Police chiefs trying to establish the true level of hate crime in South Yorkshire are urging victims to report incidents.
They say members of the Lesbian, Gay, Bisexual and Transgender community are often targeted but incidents are not always reported.
A hate crime or incident can be anything from assault, to name-calling, harassment and blackmail because of a victim’s religion, disability, sexual orientation, race, ethnicity or transgender identity.
Detective Chief Inspector Melanie Palin, of South Yorkshire Police, said: “To help us understand the true extent of hate crime in relation to members of the LGBT community we want to encourage people to report any incidents to us.
“It is only when an incident has been reported that we are we then able to fully investigate the matter and put the appropriate measures in place to continue to try and tackle these unacceptable crimes.
“Hate crime incidents can occur in everyday situations, from shopping, to eating out and using public transport, and can have long lasting emotional and psychological impact on a victim.

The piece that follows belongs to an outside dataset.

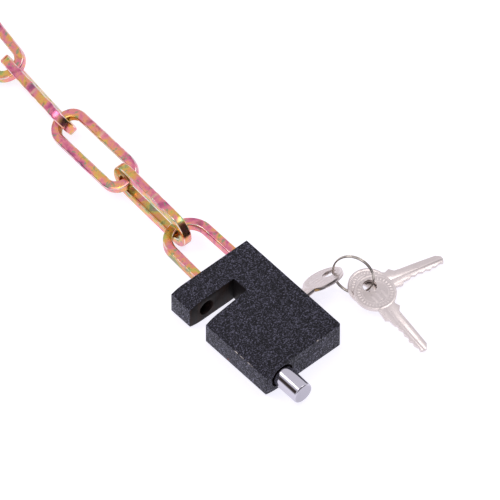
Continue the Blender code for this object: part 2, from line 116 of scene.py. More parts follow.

“We realise that many people may have experienced some form of homophobia or transphobia in their lives and won’t have reported it to anyone.
“We also appreciate that many people have concerns about reporting such incidents for fear of further incidents occurring or worrying that they could be ‘outed.’
“However, I would like to reassure people that any complaint made to us will be taken extremely seriously and treated with the utmost respect.
“The police do not tolerate hate crime and you shouldn’t have to either. Reports of hate crimes and hate incidents will be investigated thoroughly, with support provided.”